>>>

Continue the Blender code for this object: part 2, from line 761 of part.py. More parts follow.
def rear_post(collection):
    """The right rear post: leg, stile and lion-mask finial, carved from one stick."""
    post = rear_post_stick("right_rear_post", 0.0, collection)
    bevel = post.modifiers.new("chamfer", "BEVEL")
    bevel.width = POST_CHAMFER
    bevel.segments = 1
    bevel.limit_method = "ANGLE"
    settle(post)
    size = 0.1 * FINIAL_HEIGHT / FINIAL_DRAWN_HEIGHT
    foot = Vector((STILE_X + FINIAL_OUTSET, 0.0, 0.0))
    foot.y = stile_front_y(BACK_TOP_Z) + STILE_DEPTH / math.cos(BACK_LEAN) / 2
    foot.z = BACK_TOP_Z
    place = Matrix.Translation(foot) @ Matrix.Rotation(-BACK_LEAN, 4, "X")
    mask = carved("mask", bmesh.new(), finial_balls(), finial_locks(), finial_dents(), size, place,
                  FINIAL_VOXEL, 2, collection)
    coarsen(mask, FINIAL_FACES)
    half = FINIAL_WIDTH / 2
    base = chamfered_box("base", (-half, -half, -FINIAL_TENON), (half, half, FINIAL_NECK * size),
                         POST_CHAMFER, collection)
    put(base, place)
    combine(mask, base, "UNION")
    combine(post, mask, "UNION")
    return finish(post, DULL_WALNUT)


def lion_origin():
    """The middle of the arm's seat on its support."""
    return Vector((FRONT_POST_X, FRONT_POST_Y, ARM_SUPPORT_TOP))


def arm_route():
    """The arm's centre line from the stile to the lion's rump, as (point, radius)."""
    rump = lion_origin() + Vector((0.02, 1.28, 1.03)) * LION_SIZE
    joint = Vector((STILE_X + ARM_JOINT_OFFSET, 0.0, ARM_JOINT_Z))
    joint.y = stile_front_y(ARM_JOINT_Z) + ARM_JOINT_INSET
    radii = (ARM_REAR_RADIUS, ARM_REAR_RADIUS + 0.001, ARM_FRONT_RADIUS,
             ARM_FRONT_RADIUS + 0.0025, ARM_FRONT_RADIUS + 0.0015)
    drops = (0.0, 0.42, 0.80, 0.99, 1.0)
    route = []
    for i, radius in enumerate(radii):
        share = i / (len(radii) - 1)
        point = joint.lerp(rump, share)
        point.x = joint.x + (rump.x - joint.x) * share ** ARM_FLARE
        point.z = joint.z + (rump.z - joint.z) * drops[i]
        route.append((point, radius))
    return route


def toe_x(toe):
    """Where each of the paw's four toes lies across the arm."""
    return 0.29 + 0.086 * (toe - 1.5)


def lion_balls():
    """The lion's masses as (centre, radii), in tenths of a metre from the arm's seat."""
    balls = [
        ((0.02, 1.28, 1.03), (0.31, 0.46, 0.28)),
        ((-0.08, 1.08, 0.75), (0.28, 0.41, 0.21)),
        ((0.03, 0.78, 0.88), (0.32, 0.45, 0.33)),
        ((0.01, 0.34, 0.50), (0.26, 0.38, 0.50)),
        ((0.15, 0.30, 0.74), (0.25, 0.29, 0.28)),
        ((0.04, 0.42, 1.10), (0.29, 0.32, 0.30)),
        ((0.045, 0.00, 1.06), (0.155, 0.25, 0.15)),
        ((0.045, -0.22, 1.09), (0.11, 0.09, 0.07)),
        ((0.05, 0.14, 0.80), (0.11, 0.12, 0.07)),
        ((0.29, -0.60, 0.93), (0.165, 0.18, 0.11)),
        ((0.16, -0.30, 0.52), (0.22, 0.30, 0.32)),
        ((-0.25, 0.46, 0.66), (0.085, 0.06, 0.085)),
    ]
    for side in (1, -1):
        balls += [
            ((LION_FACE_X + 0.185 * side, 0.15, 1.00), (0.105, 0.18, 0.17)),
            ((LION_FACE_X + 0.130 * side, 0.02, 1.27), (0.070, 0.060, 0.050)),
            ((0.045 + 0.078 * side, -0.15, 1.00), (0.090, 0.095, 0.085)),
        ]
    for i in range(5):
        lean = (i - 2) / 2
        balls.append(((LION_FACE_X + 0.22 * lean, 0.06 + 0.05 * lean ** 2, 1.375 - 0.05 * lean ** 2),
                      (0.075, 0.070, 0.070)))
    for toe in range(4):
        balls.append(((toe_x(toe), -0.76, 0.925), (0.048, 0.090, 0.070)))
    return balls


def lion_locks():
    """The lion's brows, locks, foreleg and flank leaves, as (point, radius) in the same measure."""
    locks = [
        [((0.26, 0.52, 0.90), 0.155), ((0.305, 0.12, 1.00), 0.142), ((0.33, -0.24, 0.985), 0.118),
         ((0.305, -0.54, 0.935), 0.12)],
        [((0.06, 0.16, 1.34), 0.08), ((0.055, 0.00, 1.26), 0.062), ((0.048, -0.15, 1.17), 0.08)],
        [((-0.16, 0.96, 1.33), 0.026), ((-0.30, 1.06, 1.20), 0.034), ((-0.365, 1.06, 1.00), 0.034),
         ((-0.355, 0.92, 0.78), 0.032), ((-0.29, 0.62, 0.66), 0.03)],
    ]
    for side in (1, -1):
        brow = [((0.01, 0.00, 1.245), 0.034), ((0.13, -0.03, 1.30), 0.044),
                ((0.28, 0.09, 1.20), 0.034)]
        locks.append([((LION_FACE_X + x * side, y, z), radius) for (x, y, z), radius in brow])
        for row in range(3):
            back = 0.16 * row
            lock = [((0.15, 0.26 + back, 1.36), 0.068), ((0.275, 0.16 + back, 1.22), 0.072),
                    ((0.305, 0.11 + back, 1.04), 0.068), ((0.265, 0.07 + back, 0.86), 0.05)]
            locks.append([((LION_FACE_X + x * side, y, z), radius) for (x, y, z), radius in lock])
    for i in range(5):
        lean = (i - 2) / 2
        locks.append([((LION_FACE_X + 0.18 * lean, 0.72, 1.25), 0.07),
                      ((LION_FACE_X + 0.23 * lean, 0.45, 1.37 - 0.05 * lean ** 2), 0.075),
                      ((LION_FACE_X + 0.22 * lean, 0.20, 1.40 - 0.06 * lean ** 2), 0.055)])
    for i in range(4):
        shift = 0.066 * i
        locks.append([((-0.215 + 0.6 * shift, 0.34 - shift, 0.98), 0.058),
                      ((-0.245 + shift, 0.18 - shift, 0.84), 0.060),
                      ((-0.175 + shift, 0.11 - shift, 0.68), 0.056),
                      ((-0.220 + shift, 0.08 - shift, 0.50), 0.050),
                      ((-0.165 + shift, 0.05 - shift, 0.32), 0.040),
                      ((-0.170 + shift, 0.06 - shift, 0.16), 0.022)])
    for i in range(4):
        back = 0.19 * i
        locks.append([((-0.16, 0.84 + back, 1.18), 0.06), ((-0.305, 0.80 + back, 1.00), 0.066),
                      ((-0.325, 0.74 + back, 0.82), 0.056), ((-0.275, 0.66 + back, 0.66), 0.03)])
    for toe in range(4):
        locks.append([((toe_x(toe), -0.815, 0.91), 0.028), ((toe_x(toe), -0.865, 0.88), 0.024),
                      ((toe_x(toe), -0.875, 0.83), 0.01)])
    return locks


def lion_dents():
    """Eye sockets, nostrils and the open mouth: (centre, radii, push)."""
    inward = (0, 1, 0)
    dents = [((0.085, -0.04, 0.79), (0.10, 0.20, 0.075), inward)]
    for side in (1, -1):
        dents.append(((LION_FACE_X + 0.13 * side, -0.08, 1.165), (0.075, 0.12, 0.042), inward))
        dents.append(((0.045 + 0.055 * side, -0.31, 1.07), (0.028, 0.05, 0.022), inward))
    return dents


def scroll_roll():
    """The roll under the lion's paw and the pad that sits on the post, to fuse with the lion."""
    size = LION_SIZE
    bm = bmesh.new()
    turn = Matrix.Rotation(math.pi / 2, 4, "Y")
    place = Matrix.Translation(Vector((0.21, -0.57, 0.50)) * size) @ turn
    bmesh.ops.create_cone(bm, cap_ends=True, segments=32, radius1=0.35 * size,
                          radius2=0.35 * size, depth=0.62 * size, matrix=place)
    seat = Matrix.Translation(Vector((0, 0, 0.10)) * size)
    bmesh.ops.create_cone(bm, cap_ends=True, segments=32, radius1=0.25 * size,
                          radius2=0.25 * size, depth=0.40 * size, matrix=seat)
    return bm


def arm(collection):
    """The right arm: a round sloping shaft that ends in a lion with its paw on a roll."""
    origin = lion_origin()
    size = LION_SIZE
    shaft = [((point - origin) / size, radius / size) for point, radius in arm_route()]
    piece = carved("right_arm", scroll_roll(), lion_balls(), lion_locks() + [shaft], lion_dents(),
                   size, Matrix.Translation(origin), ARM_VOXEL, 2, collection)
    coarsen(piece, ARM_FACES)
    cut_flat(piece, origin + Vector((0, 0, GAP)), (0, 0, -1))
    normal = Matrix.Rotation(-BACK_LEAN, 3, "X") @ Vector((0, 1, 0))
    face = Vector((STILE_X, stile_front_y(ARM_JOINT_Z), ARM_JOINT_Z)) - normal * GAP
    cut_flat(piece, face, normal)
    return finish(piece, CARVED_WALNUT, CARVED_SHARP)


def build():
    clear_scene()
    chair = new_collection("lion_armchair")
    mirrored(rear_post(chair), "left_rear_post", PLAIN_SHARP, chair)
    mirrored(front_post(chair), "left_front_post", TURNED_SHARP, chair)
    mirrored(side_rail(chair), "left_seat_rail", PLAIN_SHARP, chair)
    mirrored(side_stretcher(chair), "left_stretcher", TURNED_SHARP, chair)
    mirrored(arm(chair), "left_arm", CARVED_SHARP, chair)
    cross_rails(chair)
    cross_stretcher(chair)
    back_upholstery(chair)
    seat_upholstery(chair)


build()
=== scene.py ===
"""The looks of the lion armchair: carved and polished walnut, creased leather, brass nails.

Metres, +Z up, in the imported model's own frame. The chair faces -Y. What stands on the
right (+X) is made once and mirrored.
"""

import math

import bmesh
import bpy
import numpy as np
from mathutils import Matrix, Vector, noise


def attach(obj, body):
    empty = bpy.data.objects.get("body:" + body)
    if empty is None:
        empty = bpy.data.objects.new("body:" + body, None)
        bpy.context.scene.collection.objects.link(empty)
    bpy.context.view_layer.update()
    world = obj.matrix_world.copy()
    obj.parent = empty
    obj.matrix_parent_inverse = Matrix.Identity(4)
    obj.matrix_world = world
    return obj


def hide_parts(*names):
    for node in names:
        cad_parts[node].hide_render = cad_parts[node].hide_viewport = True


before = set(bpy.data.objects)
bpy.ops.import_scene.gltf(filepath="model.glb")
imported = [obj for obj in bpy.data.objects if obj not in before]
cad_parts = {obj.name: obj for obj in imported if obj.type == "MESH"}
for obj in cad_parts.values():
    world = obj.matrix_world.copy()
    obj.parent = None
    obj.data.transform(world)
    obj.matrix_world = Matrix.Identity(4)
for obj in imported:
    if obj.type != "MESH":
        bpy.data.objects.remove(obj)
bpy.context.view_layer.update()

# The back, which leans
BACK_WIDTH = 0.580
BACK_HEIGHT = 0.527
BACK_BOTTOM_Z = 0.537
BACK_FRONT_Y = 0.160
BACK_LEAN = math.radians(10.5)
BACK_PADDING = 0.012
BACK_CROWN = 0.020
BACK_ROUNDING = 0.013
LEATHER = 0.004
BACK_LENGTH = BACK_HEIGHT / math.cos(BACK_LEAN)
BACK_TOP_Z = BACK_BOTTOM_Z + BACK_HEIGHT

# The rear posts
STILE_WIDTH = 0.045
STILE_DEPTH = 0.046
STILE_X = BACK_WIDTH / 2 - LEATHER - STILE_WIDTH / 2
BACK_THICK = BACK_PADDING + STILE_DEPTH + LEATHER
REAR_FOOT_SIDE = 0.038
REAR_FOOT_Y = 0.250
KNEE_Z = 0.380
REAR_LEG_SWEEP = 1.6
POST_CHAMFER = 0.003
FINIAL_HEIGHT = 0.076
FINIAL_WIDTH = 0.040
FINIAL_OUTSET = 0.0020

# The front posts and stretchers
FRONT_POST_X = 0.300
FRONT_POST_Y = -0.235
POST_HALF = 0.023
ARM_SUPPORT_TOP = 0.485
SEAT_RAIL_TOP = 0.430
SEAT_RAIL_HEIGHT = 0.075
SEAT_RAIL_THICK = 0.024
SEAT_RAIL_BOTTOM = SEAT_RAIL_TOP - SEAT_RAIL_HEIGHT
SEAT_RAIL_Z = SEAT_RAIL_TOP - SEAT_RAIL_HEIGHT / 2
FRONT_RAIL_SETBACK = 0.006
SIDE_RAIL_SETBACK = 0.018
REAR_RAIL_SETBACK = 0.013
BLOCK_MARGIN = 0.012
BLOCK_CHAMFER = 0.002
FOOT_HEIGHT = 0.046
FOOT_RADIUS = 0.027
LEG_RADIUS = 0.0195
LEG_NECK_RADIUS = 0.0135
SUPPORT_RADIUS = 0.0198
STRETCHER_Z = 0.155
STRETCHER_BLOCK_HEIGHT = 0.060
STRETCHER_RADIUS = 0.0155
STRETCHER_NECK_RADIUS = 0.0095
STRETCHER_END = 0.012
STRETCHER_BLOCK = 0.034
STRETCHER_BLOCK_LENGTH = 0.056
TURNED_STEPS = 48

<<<
>>>

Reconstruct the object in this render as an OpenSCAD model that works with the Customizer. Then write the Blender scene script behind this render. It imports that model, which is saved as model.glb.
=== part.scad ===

<<<

• THE REQUEST: Reproduce, without alteration, solely the lines beginning at the line that includes "cross_rails(chair)" and ending at the line that includes "obj.matrix_parent_inverse = Matrix.Identity(4)", both lines included.

• PROBLEM SOLUTION:
    cross_rails(chair)
    cross_stretcher(chair)
    back_upholstery(chair)
    seat_upholstery(chair)


build()
=== scene.py ===
"""The looks of the lion armchair: carved and polished walnut, creased leather, brass nails.

Metres, +Z up, in the imported model's own frame. The chair faces -Y. What stands on the
right (+X) is made once and mirrored.
"""

import math

import bmesh
import bpy
import numpy as np
from mathutils import Matrix, Vector, noise


def attach(obj, body):
    empty = bpy.data.objects.get("body:" + body)
    if empty is None:
        empty = bpy.data.objects.new("body:" + body, None)
        bpy.context.scene.collection.objects.link(empty)
    bpy.context.view_layer.update()
    world = obj.matrix_world.copy()
    obj.parent = empty
    obj.matrix_parent_inverse = Matrix.Identity(4)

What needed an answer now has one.